Top 10 Most Exposed Banks

Based on US Banks’ Exposure to Risk from Commercial Real Estate Screener, these banks have the highest CRE exposure relative to equity:

  1. Dime Community Bank – 602%
  2. Eaglebank – 571%
  3. Bank OZK – 566%
  4. Live Oak Banking Company – 550%
  5. Merchants Bank of Indiana – 539%
  6. Flagstar Bank – 539%
  7. Servisfirst Bank – 538%
  8. First Foundation Bank – 513%
  9. Provident Bank – 488%
  10. First United Bank and Trust Co. – 478%

Why This Matters

The banking system’s exposure to CRE could have broader economic implications, especially as many loans reprice or mature in the coming years.

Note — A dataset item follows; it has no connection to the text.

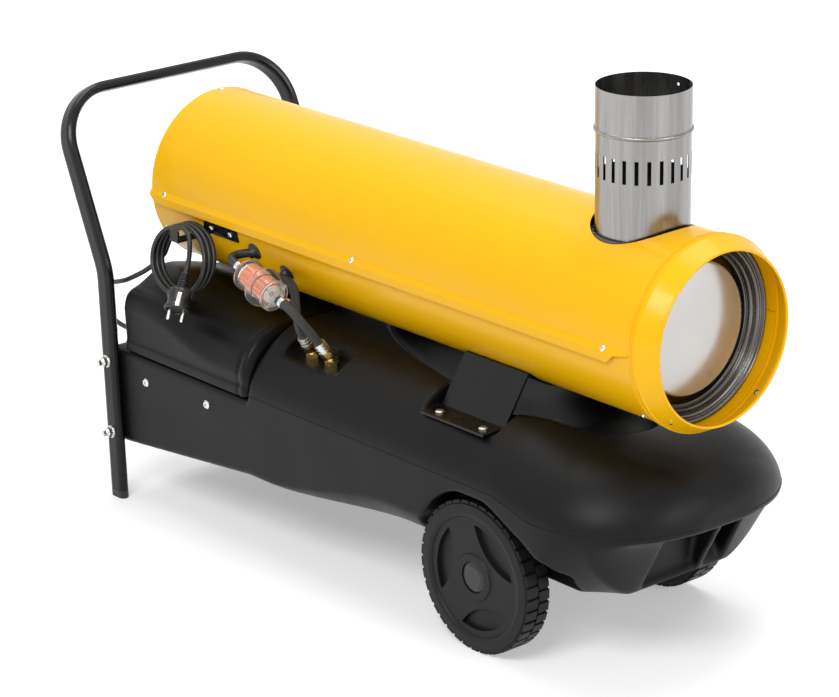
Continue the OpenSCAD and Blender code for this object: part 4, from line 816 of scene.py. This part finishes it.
def tank_hollows():
    """Cutters for the wheel arches, the pads and the hand-hold in two widths."""
    out = []
    arch = [(x_axle + x, axle_z + z) for x, z in spline(ARCH, 4)]
    for s in (-1, 1):
        out.append(prism(arch, *sorted((s * arch_y, s * ARCH_OUT_Y))))
        out.append(pad_block(bracket_low[0] - 6, bracket_high[0] + 6,
                             *sorted((s * pad_y[0], s * pad_y[1]))))
    out.append(pad_block(fit_x[0] - 37, fit_x[0] + 78, -pad_y[1], -118))
    out.append(pad_block(cap_x - 42, cap_x + 42, cap_y - 36, cap_y + 44))
    for y0, y1, deep in ((-70, 27, 0), (36, 70, 34)):
        out.append(prism([(lip_x + 10, BELLY_H - 8), (lip_x - 8 - deep / 3, BELLY_H + 16 + deep),
                          (lip_x + 4 - deep, recess_top - 6), (lip_x + 10 - deep, recess_top),
                          (recess_x + 60, recess_top), (recess_x + 60, BELLY_H - 8)], y0, y1))
    return out


def make_tank():
    """The tank's body, skinned over its sections and then cut, and its filling neck."""
    stations = np.concatenate([
        [tank_x0, tank_x0 + 4], np.arange(tank_x0 + 12, step_x, 9.0),
        np.linspace(step_x + 1, step_x + 5, 5), np.linspace(step_x + 8, bow_x, 90),
        bow_x + (tank_tip - bow_x) * np.sin(np.linspace(0.03, math.pi / 2, 54))])
    points, faces = join_rings([tank_ring(x) for x in stations])
    tank = make_piece("tank_body", points, faces, None, "tank_plastic")
    carve(tank, tank_hollows(), voxel=3.0, soften=5)
    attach(tank, "heater")
    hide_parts("fuel_tank")
    make_turned("tank_neck", [(29, 0), (29, 5), (26, 6), (26, 14), (25, 14.5), (22, 14.5),
                              (22, 0)], (cap_x, cap_y, pad_h - 4), (0, 0, 1), "heater",
                "tank_plastic")


def make_tank_seam():
    """The mould's parting line along both sides and round the nose."""
    xs = np.concatenate([np.linspace(step_x + 6, bow_x, 80),
                         bow_x + (tank_tip - bow_x) * np.sin(np.linspace(0.05, 1.5, 50))])
    near = [(x, -tank_half(x) - 0.1, tank_seam(x)) for x in xs]
    far = [(x, -y, z) for x, y, z in reversed(near)]
    make_tube("tank_parting_line", near + far, 0.55, "heater", "tank_plastic", 8)


make_tank()
make_tank_seam()

# ---------------------------------------------------------------- control box cover
cover_x0, cover_x1 = cover_low[0], cover_high[0]
cover_z = deck_h + 2
# half sections as (y, z) for a tank PROFILE_HALF wide to each side: at the rear and in front
PROFILE_HALF = 190
TALL = [(190, 0), (190, 64), (188, 73), (184, 82), (176, 88), (164, 92), (148, 100),
        (130, 110), (112, 114), (90, 111), (60, 104), (30, 95), (0, 92)]
LOW = [(190, 0), (190, 30), (187, 41), (178, 60), (164, 74), (148, 83), (134, 88),
       (120, 91), (104, 92), (84, 92), (56, 91), (28, 91), (0, 91)]


def cover_ring(x, shrink):
    """The cover's section: a lower band along the side, then the crown."""
    t = ease(x, cover_x0 + 40, cover_x0 + 215)
    rows = [(mix(a[0], b[0], t) * side_y / PROFILE_HALF, mix(a[1], b[1], t))
            for a, b in zip(TALL, LOW)]
    crown = spline(rows[1:], 6)
    side = [(side_y, 0), (side_y, 13), (side_y - 2.2, 15.5)]
    side += [(side_y - 2.2 + 2.2 * (z - 15.5) / max(rows[1][1] - 15.5, 1), z)
             for z in np.linspace(17, rows[1][1] - 1, 6)]
    half = []
    for i, (y, z) in enumerate([*side, *crown]):
        near = 1.0 if i < 12 else np.clip(y / 170, 0, 1)
        half.append((max(0.0, y - shrink * near), cover_z + z - (shrink if i > 0 else 0)))
    return np.array([(x, y, z) for y, z in half] + [(x, -y, z) for y, z in half[-2::-1]])


def make_cover():
    """Ends rounded over, and a fine groove that leaves a raised rim at the front end."""
    rings = []
    for x in np.concatenate([cover_x0 + np.array([0, 0.6, 1.6, 3, 5, 8]),
                             np.arange(cover_x0 + 14, cover_x1 - 24, 6.0),
                             cover_x1 - np.array([22, 20, 18, 16.5, 15, 13, 11, 9, 7, 5, 3.4,
                                                  2, 0.9, 0.2, 0])]):
        back = 6 * np.clip(1 - (x - cover_x0) / 8, 0, 1) ** 2
        front = 9 * np.clip(1 - (cover_x1 - x) / 8, 0, 1) ** 2
        groove = 1.8 * math.exp(-(((cover_x1 - x) - 18) / 2.2) ** 2)
        rings.append(cover_ring(x, back + front + groove))
    points, faces = join_rings(rings)
    cover = make_piece("box_cover", points, faces, None, "cover_plastic")
    low, high = box_mm("rear_bracket")
    slot = block(low[0] - 6, high[0] + 6, -72, 72, deck_h + 50, deck_h + 130)
    carve(cover, [slot], voxel=2.2, soften=3)
    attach(cover, "heater")
    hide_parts("control_cover")


make_cover()

# ---------------------------------------------------------------- fuel line
HOSE_D = 12.0
filter_u = unit(FILTER_END - FILTER_AT)
# the directions in which the two ferrules lean from their fittings
FERRULE_U = [unit([-2, -20, 35]), unit([-10, -20, 33])]


def on_filter(s):
    """A point on the filter's axis."""
    return FILTER_AT + filter_u * s


def on_fit(i, s):
    """A point on the axis of a ferrule."""
    return np.array([fit_x[i], 61 - side_y, pad_h + 6]) + FERRULE_U[i] * s


def make_hoses():
    """The two woven fuel hoses, the filter's elbow, and the grommets in the casing."""
    feed = np.concatenate([[on_filter(77), on_filter(87)],
                           bend(on_filter(97), 40 * filter_u, on_fit(1, 32),
                                -90 * FERRULE_U[1], 40), [on_fit(1, 16.1)]])
    back = np.concatenate([spline([at(*p) for p in [
        (-204, -97, 392), (-204, -106.5, 386.5), (-203.5, -113, 382.8), (-199, -118, 381),
        (-190, -120.5, 381.5), (-179, -122.5, 382), (-167, -126.5, 379)]], 8),
        bend(at(-155.5, -132, 369), np.array([32, -22, -45]), on_fit(0, 32),
             -60 * FERRULE_U[0], 24), [on_fit(0, 16.1)]])
    elbow = np.concatenate([[at(-263, -104, 409)],
                            bend(at(-263, -117, 404.1), np.array([-50, -60, -10]),
                                 on_filter(-33), 75 * filter_u, 30),
                            [on_filter(-17), on_filter(-2.3)]])
    for name, path, node, start in (("feed_hose", feed, "fuel_hoses", (0, 1, 0)),
                                    ("return_hose", back, "fuel_hoses", (0, 0, 1)),
                                    ("filter_elbow", elbow, "filter_hose", (1, 0, 0))):
        hose = make_tube(name, path, HOSE_D / 2, "heater",
                         "cord_rubber" if node == "filter_hose" else "hose_rubber", 28, start)
        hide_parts(node)
    for i, (place, out) in enumerate(((at(-263, -115.4, 404.8), (0, -0.936, -0.352)),
                                      (at(-204, -106.5, 386.5), (0, -0.866, -0.5)))):
        flare = [(6.1, 9), (6.6, 8), (7.4, 5), (9.5, 2.2), (12, 1.2), (12.4, 0.4), (12, -0.6),
                 (6.2, -0.6)]
        make_turned(f"hose_grommet_{i}", flare, place, out, "heater", "cord_rubber", 48,
                    loop=True, crisp=60)


def make_filter_parts():
    """Wings round the nozzle of the clear bowl, and the plate at the element's end."""
    wings = []
    side = unit(np.cross(filter_u, [0, 0, 1]))
    up = np.cross(side, filter_u)
    corners = [(12, 66), (21.5, 66), (21.5, 67.5), (9, 80), (4.6, 84), (4.6, 74)]
    n = len(corners)
    for k in range(4):
        a = math.radians(45 + 90 * k)
        out = side * math.cos(a) + up * math.sin(a)
        flat = np.cross(filter_u, out)
        points = [on_filter(h) + out * r + flat * s for s in (-0.8, 0.8) for r, h in corners]
        faces = [(i, (i + 1) % n, n + (i + 1) % n, n + i) for i in range(n)]
        faces += [tuple(range(n)), tuple(range(n, 2 * n))]
        wings.append((np.array(points), faces))
    points, faces = merge(wings)
    make_piece("filter_wings", points, faces, "heater", "clear_bowl", bevel=0.4)
    make_turned("filter_cap_disc", [(4.4, 57.4), (13.4, 57.4), (13.4, 59.2), (4.4, 59.2)],
                on_filter(1.02), filter_u, "heater", "white_plastic", 48, loop=True)


make_hoses()
make_filter_parts()


# ---------------------------------------------------------------- casing and outlet
def make_drum_front():
    """The drum's end: a flat polished disc with a rolled edge."""
    low, high = box_mm("heat_exchanger")
    x0, radius = high[0] + 0.8, (high[1] - low[1]) / 2
    face = [(radius + 0.3, -16), (radius + 0.6, -4.9), (radius + 0.5, -2.4), (radius - 0.1, -1.0),
            (radius - 1.4, -0.3), (radius - 3, 0), (radius * 0.5, 0)]
    make_turned("drum_front", face, (x0, 0, axis_h), (1, 0, 0), "heater", "drum_steel", 128,
                crisp=60)


def make_bead(name, r, x, thick):
    """A fine round bead about the casing's axis; thick is its half thickness."""
    section = [(r + thick * math.cos(a), thick * math.sin(a)) for a in
               np.linspace(0, ROUND, 12, endpoint=False)]
    make_turned(name, section, (x, 0, axis_h), (1, 0, 0), "heater", "casing_yellow", 160,
                loop=True, crisp=180)


def make_casing_trim():
    """A rolled edge at the casing's rear end and a dark collar in the flue's hole."""
    make_bead("casing_rear_roll", casing_r - 0.8, x_rear + 1.3, 1.3)
    wall = [(60.3, -6), (64.4, -6), (64.4, 0), (60.3, 0)]
    make_turned("flue_collar", wall, (x_flue, 0, axis_h + 108), (0, 0, 1), "heater",
                "grey_ring", 96, loop=True)


def make_nose_beads():
    """Fine rolled beads: two round the nose's lap on the casing, one inside its rim."""
    low, high = box_mm("outlet_nose")
    lap_r = (high[1] - low[1]) / 2 - 1.5
    for i, (r, x) in enumerate(((lap_r, x_front - 8.2), (lap_r, x_front - 4.6),
                                (lap_r - 10.4, high[0] - 6.8))):
        make_bead(f"nose_bead_{i}", r, x, 0.9)


make_drum_front()
make_casing_trim()
make_nose_beads()

# ---------------------------------------------------------------- finishes of the CAD nodes
dress("casing_yellow", "upper_shell", "lower_shell", "outlet_nose")
dress("flue_steel", "flue_pipe", "blast_tube")
dress("drum_steel", "heat_exchanger", "flame_disc")
dress("grey_ring", "outlet_ring", "drum_supports")
dress("black_steel", "handle_tube", "front_bracket", "rear_bracket", "cord_hook",
      "motor_bracket", "fan_guard")
dress("zinc_steel", "bracket_screws", "cover_screws", "casing_screws", "handle_bolts",
      "hose_clamps", "hose_ferrules", "axle", "suction_pipes", "drain_plug", "motor_shaft")
dress("brass_fitting", "hose_fittings", "nozzle_holder")
dress("black_plastic", "leg_plugs", "cable_gland", "filler_cap", "main_switch", "socket_lid",
      "axle_caps", "axle_clips", "solenoid_valve", "photocell", "pump_coupling")
dress("grey_plastic", "control_panel", "thermostat_socket")
dress("wheel_plastic", "wheel_left", "wheel_right")
dress("red_plastic", "reset_button")
dress("amber_plastic", "pilot_lamp")
dress("motor_metal", "motor", "ignition_transformer")
dress("fan_metal", "fan")
dress("pump_metal", "fuel_pump")
dress("copper_pipe", "nozzle_pipe")
dress("ceramic_white", "electrodes")
dress("clear_bowl", "filter_bowl")
dress("filter_orange", "filter_element")
dress("white_plastic", "filler_strainer")


# ---------------------------------------------------------------- stage and light
# the floor glows for the camera: this much under the heater, and fully from far on, in metres
FLOOR_LIFT = 0.36
FLOOR_FADE = (1.0, 3.5)
FLOOR_HALF = 30.0
SOFT_LIGHT = 0.32


def make_stage():
    """A plain pale floor that takes the heater's shadow and is white far off."""
    n = Nodes("studio_floor")
    n.set(Base_Color=(0.86, 0.86, 0.86, 1), Roughness=0.9, Specular_IOR_Level=0.1)
    n.set(Normal=n.bump(n.noise(40, 2), 0.00001))
    rays = n.add("LightPath").outputs
    seen = n.math("MAXIMUM", rays["Is Camera Ray"],
                  n.math("MAXIMUM", rays["Is Glossy Ray"], rays["Is Transmission Ray"]))
    split = n.add("SeparateXYZ", Vector=n.coords.outputs["Object"])
    away = n.reach(split.outputs["X"], split.outputs["Y"])
    lift = n.ranged(away, *FLOOR_FADE, FLOOR_LIFT, 1.0)
    n.set(Emission_Color=(1, 1, 1, 1), Emission_Strength=n.math("MULTIPLY", seen, lift))
    mesh = bpy.data.meshes.new("studio_floor")
    mesh.from_pydata([(x * FLOOR_HALF, y * FLOOR_HALF, 0)
                      for x, y in ((-1, -1), (1, -1), (1, 1), (-1, 1))], [], [(0, 1, 2, 3)])
    mesh.materials.append(n.material)
    floor = bpy.data.objects.new("studio_floor", mesh)
    bpy.context.scene.collection.objects.link(floor)


def add_area(name, place, aim, size, power):
    """A soft lamp at a place, aimed at a point; lengths in metres, power in watts."""
    data = bpy.data.lights.new(name, "AREA")
    data.shape, data.size, data.size_y, data.energy = "RECTANGLE", size[0], size[1], power
    lamp = bpy.data.objects.new(name, data)
    lamp.location = place
    lamp.rotation_euler = (Vector(aim) - Vector(place)).to_track_quat("-Z", "Y").to_euler()
    bpy.context.scene.collection.objects.link(lamp)


def make_world():
    """A white surround for the camera, gloss and glass, and a softer one for the light."""
    world = bpy.data.worlds.new("studio")
    bpy.context.scene.world = world
    world.use_nodes = True
    tree = world.node_tree
    tree.nodes.clear()
    out = tree.nodes.new("ShaderNodeOutputWorld")
    path = tree.nodes.new("ShaderNodeLightPath")
    soft, white = tree.nodes.new("ShaderNodeBackground"), tree.nodes.new("ShaderNodeBackground")
    soft.inputs["Strength"].default_value = SOFT_LIGHT
    white.inputs["Strength"].default_value = 1.0
    for background in (soft, white):
        background.inputs["Color"].default_value = (1, 1, 1, 1)
    chosen = tree.nodes.new("ShaderNodeMixShader")
    share = path.outputs["Is Camera Ray"]
    for ray in ("Is Glossy Ray", "Is Transmission Ray"):
        most = tree.nodes.new("ShaderNodeMath")
        most.operation = "MAXIMUM"
        tree.links.new(share, most.inputs[0])
        tree.links.new(path.outputs[ray], most.inputs[1])
        share = most.outputs[0]
    tree.links.new(share, chosen.inputs[0])
    tree.links.new(soft.outputs[0], chosen.inputs[1])
    tree.links.new(white.outputs[0], chosen.inputs[2])
    tree.links.new(chosen.outputs[0], out.inputs[0])


make_stage()
add_area("key", (1.6, -3.2, 3.4), (0.1, 0, 0.3), (2.4, 1.6), 118)
add_area("top", (-0.4, 0.6, 3.6), (0.0, 0, 0.3), (3.2, 2.2), 78)
add_area("side", (4.0, 0.8, 1.6), (0.3, 0, 0.4), (1.6, 1.6), 40)
make_world()
bpy.context.scene.view_settings.view_transform = "Standard"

Declines in property valuations and increased borrowing costs create a precarious situation for lenders and borrowers, potentially leading to regulatory interventions or heightened scrutiny for highly exposed institutions.

Looking Ahead

Analysts caution that these banks’ financial health will depend on how effectively they navigate upcoming loan repricings, manage CRE portfolio risks, and adapt to the evolving regulatory landscape. As hundreds of billions in CRE loans face refinancing, the banking sector’s ability to weather the storm will be a critical focus in 2025.